The Truth About The Woman Who Saved Anne Frank’s Diary

The woman who saved Anne Frank’s diary was also the woman who tried to save Anne Frank herself, along with Anne’s mother, father and sister, plus four other Dutch Jews hiding from German persecution during World War II. Her name was Miep Gies. 

Miep was born in Vienna, Austria in 1909 to Catholic parents. According to the Anne Frank House website, her original name was Hermine Santrouschitz. Throughout her childhood World War I was raging, and by the time she was 11 she had grown so malnourished due to lack of available food that her parents sent her to the Netherlands as part of an ongoing relief project for Austrian Children. There Hermine was taken in by a Dutch family who had the means to help her improve her health and well-being. That family also gave her the nickname “Miep” — according to Behind the Name, the Dutch diminutive form of Maria.

By 1924 Miep’s family agreed to let their daughter stay in Amsterdam with her foster family because she was doing so well, per the Anne Frank House. Miep flourished in her new country and in 1933 she started working for Otto Frank, Anne’s dad, who had moved with his family from Germany to Holland in hopes of escaping persecution. Over the course of several years she became close with the Frank family, The New York Times reported. 

In July 1941 Miep married Jan Gies. Just one year later the newlyweds would be risking their own lives by helping hide the Frank family and others in a secret annex above Otto Frank’s office. 

Miep Gies did not hesitate to help the Frank Family and others

Otto Frank asked Miep to help his family after making the decision to go into hiding. It was July 1942 and the Nazis had invaded the Netherlands and were taking Dutch Jews to concentration camps. According to both the Anne Frank House and The New York Times, Miep did not hesitate to agree to help the family. 

Not only did Miep bring them food daily, along with books and news of the outside world, for the two years and one month the Franks were in hiding she also kept Otto Frank’s business going so as to not arouse any suspicions. The company stayed open under the guise of Christian management, per The New York Times. 

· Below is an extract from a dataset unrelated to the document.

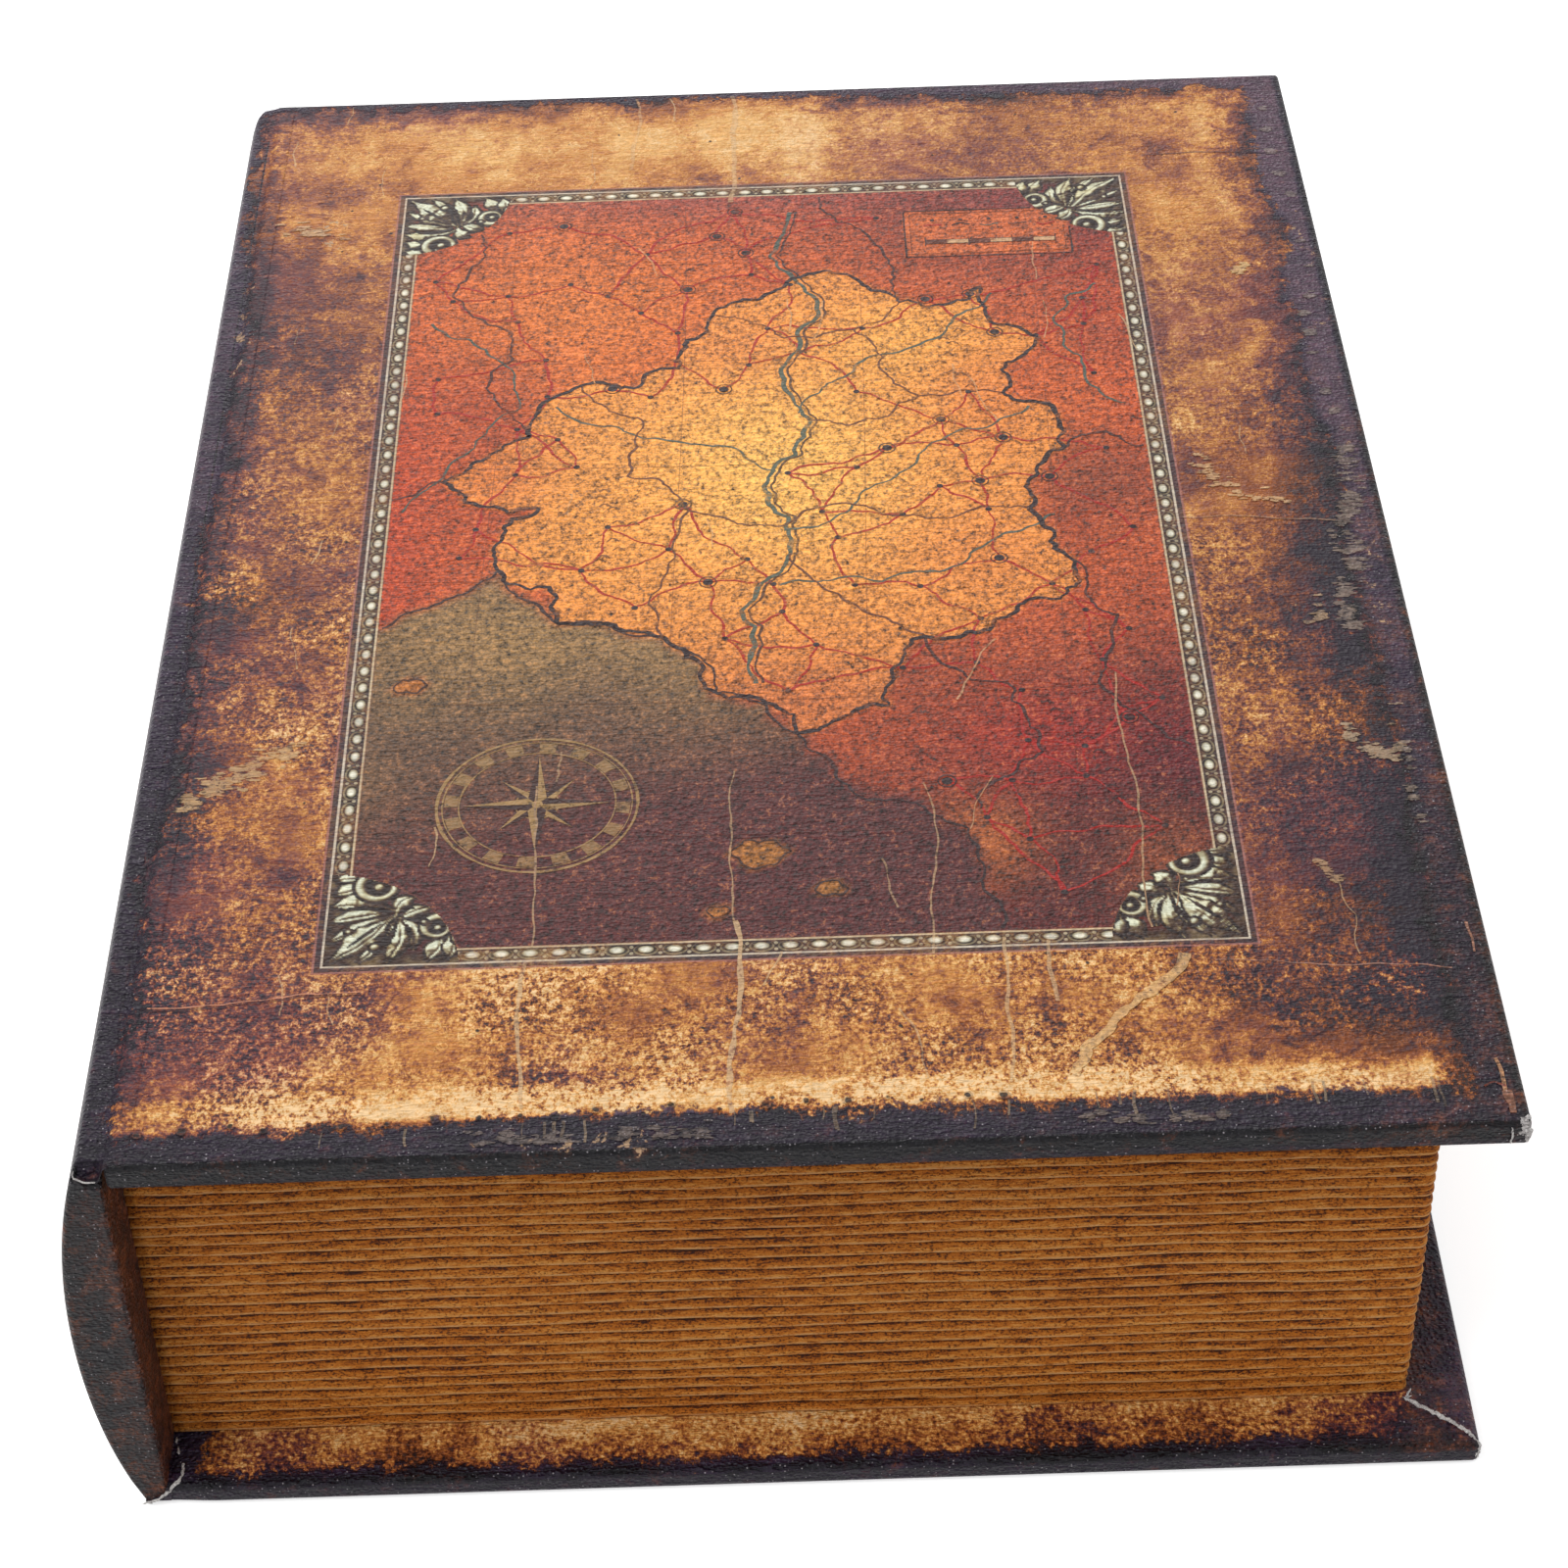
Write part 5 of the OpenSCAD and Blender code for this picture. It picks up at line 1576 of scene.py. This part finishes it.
# Page edges: thirty wavy ridges of pressed paper round three sides

stripPlan = {"ribs": 30, "startX": -89.15, "wallX": 87.35, "wallY": 123.8, "top": 66.0, "low": 0.75,
             "high": 1.65, "step": 2.0, "back": 0.02, "sway": 0.26, "ripple": 0.10, "uneven": 0.25,
             # one ridge from its groove down: a sloping face, a rounded crest near its foot, a sharp undercut
             "ridge": [(0.0, 0.0), (0.06, 0.26), (0.22, 0.50), (0.46, 0.72), (0.66, 0.90), (0.77, 1.0),
                       (0.86, 0.88), (0.94, 0.36)]}


def stripColumns():
    # places round the walls from the spine's head end to its tail end: point on the wall, outward direction
    wallX, wallY, startX, pace = (stripPlan[name] for name in ("wallX", "wallY", "startX", "step"))
    fold = np.linspace(0, math.pi / 2, 7)
    columns = [(x, -wallY, 0.0, -1.0) for x in np.arange(startX, wallX - 1, pace)]
    columns += [(wallX, -wallY, math.cos(angle), math.sin(angle)) for angle in fold - math.pi / 2]
    columns += [(wallX, y, 1.0, 0.0) for y in np.arange(-wallY + 2, wallY - 1, pace)]
    columns += [(wallX, wallY, math.cos(angle), math.sin(angle)) for angle in fold]
    columns += [(x, wallY, 0.0, 1.0) for x in [*np.arange(wallX - 2, startX, -pace), startX]]
    return np.array(columns)


def makePageStrip():
    top, bottom, count = stripPlan["top"], baseTop, stripPlan["ribs"]
    pitch = (top - bottom) / count
    down, out = np.array(stripPlan["ridge"]).T
    ribs = np.append(np.repeat(np.arange(count), len(down)), count - 1)
    levels = np.append(top - (ribs[:-1] + np.tile(down, count)) * pitch, bottom)
    crests = np.append(np.tile(out, count), 0.2)
    columns = stripColumns()
    along = lengthsAlong(columns[:, :2] + columns[:, 2:] * 0.8)
    inner = np.minimum(levels - bottom, top - levels) > 0.05
    rings, strip = [], []
    for (x, y, dx, dy), s in zip(columns, along):
        at = np.full(len(levels), s)
        sway = softNoise(at, ribs * 9.7, 34, 41, 3) * stripPlan["sway"]
        sway = sway + softNoise(at, ribs * 7.1, 7, 43, 2) * stripPlan["ripple"]
        depth = 1 + stripPlan["uneven"] * softNoise(at, ribs * 5.3 + 80, 18, 47, 3)
        out = stripPlan["low"] + (stripPlan["high"] - stripPlan["low"]) * np.clip(crests * depth, 0, 1.0)
        z = np.where(inner, levels + sway, levels)
        face = np.stack([x + dx * out, y + dy * out, z], 1)
        back = [(x + dx * stripPlan["back"], y + dy * stripPlan["back"], end) for end in (bottom, top)]
        rings.append(np.vstack([face, back]))
        strip.append(np.vstack([np.stack([at, z, crests], 1), [(s, bottom, 0), (s, top, 0)]]))
    points, faces = sweep(rings)
    piece = makePiece("pageEdges", points, faces, pageEdge, "tray", ("page_strip",))
    piece.data.attributes.new("strip", "FLOAT_VECTOR", "POINT").data.foreach_set(
        "vector", np.vstack(strip).ravel())


makePageStrip()
print("page edges made")


# Lining of the tray and of the upper cover

liningPlan = {"longSteps": 44, "shortSteps": 30, "cornerSteps": 5, "wall": 6.0, "thick": 0.5}


def roundedRing(box, inset, z, radius):
    longSteps, shortSteps = liningPlan["longSteps"], liningPlan["shortSteps"]
    cornerSteps = liningPlan["cornerSteps"]
    x0, x1, y0, y1 = box[0] + inset, box[1] - inset, box[2] + inset, box[3] - inset
    radius = max(0.02, min(radius, (x1 - x0) / 2.001, (y1 - y0) / 2.001))
    corners = [(x1 - radius, y0 + radius, -90, longSteps, (x1, y1 - radius)),
               (x1 - radius, y1 - radius, 0, shortSteps, (x0 + radius, y1)),
               (x0 + radius, y1 - radius, 90, longSteps, (x0, y0 + radius)),
               (x0 + radius, y0 + radius, 180, shortSteps, (x1 - radius, y0))]
    points = []
    for cx, cy, begin, steps, following in corners:
        for k in range(cornerSteps):
            angle = math.radians(begin + 90 * k / (cornerSteps - 1))
            points.append((cx + radius * math.cos(angle), cy + radius * math.sin(angle), z))
        last = points[-1]
        for k in range(1, steps):
            t = k / steps
            points.append((last[0] + (following[0] - last[0]) * t, last[1] + (following[1] - last[1]) * t, z))
    return points


def makeTrayLining():
    box = (spineFaceX, stripPlan["wallX"], -stripPlan["wallY"], stripPlan["wallY"])
    floorZ, rim = nodeBox("floor_lining")[1][2], nodeBox("head_lining")[1][2]
    middle = (box[1] - box[0]) / 2 - 0.002  # the rings close up along the middle of the floor
    wall, under = liningPlan["wall"], floorZ - liningPlan["thick"]
    # inset, height and corner radius: beneath the floor, up behind the wall's lining, over the rim, down again
    profile = [(middle, under, 1.0), (wall, under, 0.3), (wall, rim - 0.48, 0.3), (0.02, rim - 0.48, 0.6),
               (0.0, rim - 0.2, 0.8), (0.12, rim - 0.05, 0.8), (0.4, rim, 0.7), (3.0, rim, 0.5),
               (6.1, rim, 0.4),
               (6.4, rim - 0.1, 0.6), (6.5, rim - 0.4, 0.8), (6.52, rim - 20, 0.9), (6.52, floorZ + 20, 0.9),
               (6.5, floorZ + 1.4, 0.9), (6.75, floorZ + 0.4, 1.0), (7.6, floorZ, 1.2)]
    profile += [(7.6 + (middle - 7.6) * k / 11, floorZ, 1.2) for k in range(1, 12)]
    points, faces = sweep([roundedRing(box, d, z, r) for d, z, r in profile])
    makePiece("trayLining", points, faces, flock, "tray",
              ("head_lining", "tail_lining", "fore_edge_lining", "spine_lining", "floor_lining"))


def makeLidLining():
    low, high = nodeBox("lid_lining")
    points, faces = softSlab((low[0] + 0.2, low[1], low[2] - 0.08), (high[0], high[1], high[2] - 0.1), 0.14,
                             4.0, 2)
    makePiece("lidLining", points, faces, flock, "lid", ("lid_lining",))


makeTrayLining()
makeLidLining()

for name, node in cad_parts.items():
    if not node.hide_render:
        finish = magnetMetal if "magnet" in name else board
        for slot in node.material_slots:
            slot.material = finish
print("lining made, boards and magnets finished")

Miep knew that Anne was keeping a diary during those years of hiding. According to the Anne Frank House, Anne copped a typical middle-schooler attitude once when Miep interrupted her while she was writing. Miep said, “She gave me a look that I will never forget. She looked furious, grim. And then Anne stood up, slammed her diary shut, and looked down her nose at me. ‘Yes,’ she said, ‘and I’m writing about you, too.’ I did not know what to say. The only thing I could think of was, ‘I’m sure it’ll be lovely.'”

Miep Gies saved all of Anne Frank's writings without reading them

On August 4, 1944, Anne and the others in hiding were found and arrested by the Gestapo. To this day it’s not known how the Nazis learned of the hiding place, though as National Geographic reported, there are many theories.

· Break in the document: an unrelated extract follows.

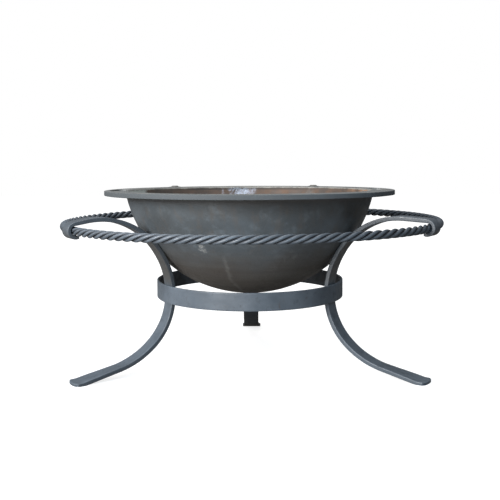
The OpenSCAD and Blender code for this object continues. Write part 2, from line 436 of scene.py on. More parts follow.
def leg_mesh(name, seed):
    """A rounded flat bar swept along its bends, spread and rounded off at the foot."""
    path = leg_path(name)
    along = np.concatenate(
        [[0], np.cumsum([math.dist(path[i][:2], path[i - 1][:2]) for i in range(1, len(path))])]
    )
    total = along[-1]

    def station(s):
        s = min(max(s, 0), total)
        i = min(int(np.searchsorted(along, s, side="right")) - 1, len(path) - 2)
        f = (s - along[i]) / (along[i + 1] - along[i])
        a, b = path[i], path[i + 1]
        return [a[k] + (b[k] - a[k]) * f for k in range(4)]

    caps = round_cap(LEG_CAP)
    rows = [(s, shrink) for s, shrink in caps]
    foot_zone = 60 * MM
    past_cap = LEG_CAP + 0.4 * MM
    rows += [(s, 0) for s in along if past_cap < s < total - past_cap]
    rows += [(total - s, shrink) for s, shrink in reversed(caps)]

    verts = []
    for s, shrink in rows:
        x, z, _, half_t = station(s)
        wide = (foot_half_width(x) if z < LEG_UPRIGHT_Z * 0.6 else LEG_W / 2) - shrink
        thick = half_t - min(shrink, half_t * 0.6)
        shape = rounded_section(wide, thick, min(LEG_CORNER, thick * 0.8), 9, 3)
        cols = len(shape)
        for u, w in shape:
            # the foot's end is an arc with soft corners, so the rows bow near it
            reach = 0
            if s < foot_zone:
                bow = 4.1 * MM * (u / wide) ** 2 + 3.0 * MM * abs(u / wide) ** 14
                reach = bow * (1 - s / foot_zone) ** 1.5
            x, z, h, _ = station(s + reach)
            place = (x, u, z)
            dent = min(0, uneven(place, 34, seed)) * DENT_DEEP + uneven(place, 9, seed) * DENT_WAVE
            dent -= HAIR
            w += math.copysign(dent, w) * min(1, abs(w) / thick)
            u += uneven(place, 16, seed + 5) * DENT_WAVER - math.copysign(0.05 * MM, u)
            hr = math.radians(h)
            vx, vz = x - w * math.sin(hr), z + w * math.cos(hr)
            verts.append((vx, u, max(vz, 0.0)))
    faces = tube_faces(len(rows), cols)
    return verts, faces


def build_legs():
    legs = []
    for k, (name, angle) in enumerate(LEG_ANGLES.items()):
        verts, faces = leg_mesh(name, 11.0 + 4.3 * k)
        verts = turned(verts, angle)
        legs.append(make_piece(name + "_bar", verts, faces, "stand", [name], 42))
    return legs


def on_band(verts):
    """Points drawn about the band's middle, put in their place on the leaning band."""
    lean = Euler((math.radians(BAND_TILT), 0, 0)).to_matrix()
    return [lean @ Vector(v) + Vector(BAND_AT) for v in verts]


def build_band():
    """Rolled flat bar, eased along its edges and closed by a dressed butt weld."""
    steps = 400
    seam = math.radians(238)
    section = rounded_section(BAND_H / 2, BAND_T / 2, 0.9 * MM, 12)
    mid = BAND_R - BAND_T / 2
    verts = []
    for j in range(steps):
        a = TAU * j / steps
        for across, through in section:
            place = (mid * math.cos(a), mid * math.sin(a), across)
            d = (uneven(place, 11, 40) - 1) * 0.12 * MM + (uneven(place, 45, 41) - 1) * 0.05 * MM
            near = (a - seam) * mid
            weld = 0.25 * MM * math.exp(-((near / (2.2 * MM)) ** 2))
            through += math.copysign(d + (weld if through < 0 else 0), through)
            r = mid + through
            across += uneven(place, 6, 44) * 0.2 * MM * (across / (BAND_H / 2))
            verts.append((r * math.cos(a), r * math.sin(a), across))
    faces = grid_faces(steps, len(section), close_rows=True)
    return make_piece(
        "support_band_bar", on_band(verts), faces, "stand", ["support_band"], 42
    )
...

Gies got lucky and was not arrested for her part in hiding the Jews because (according to History) the officer who interrogated her was also from Vienna and took sympathy on her. After the arrest Miep went to the police to try to bribe them to free her friends, but it didn’t work. 

Miep went to the hiding place to try to salvage any personal belongings. According to the Anne Frank House, she found Anne’s notebooks and loose paper where she’d been journaling and took the papers and stashed them in a desk drawer — unread, out of respect for Anne’s privacy — hoping she could give them back to Anne one day. 

However, Anne Frank, her sister, and her mother would all die in concentration camps. Her father, Otto, survived, and when the war was over he came back to live with the Gies.

Miep Gies said she doesn't consider herself a hero

Miep gave Anne’s writings to Otto, and he compiled the hopeful prose written in the midst of atrocity for publication into what is today called “Anne Frank: The Diary of a Young Girl.” The book has since been translated into nearly 70 languages and has sold more than 30 million copies, per Smithsonian Magazine.

After the war Mies remained in Amsterdam with her husband and raised as son, according to The New York Times.  She published a memoir in 1987 titled, “Anne Frank Remembered: The Story of the Woman Who Helped to Hide the Frank Family.” 

In it, Miep writes, “I am not a hero. I stand at the end of the long, long line of good Dutch people who did what I did and more — much more — during those dark and terrible times years ago, but always like yesterday in the heart of those of us who bear witness. Never a day goes by that I do not think of what happened then.”

Miep spent some of her later years traveling to speak to audiences, including children, on what could be learned from the Holocaust. She died at the age of 100 in January 2010 after a short stint in a nursing home following a fall, according to The New York Times.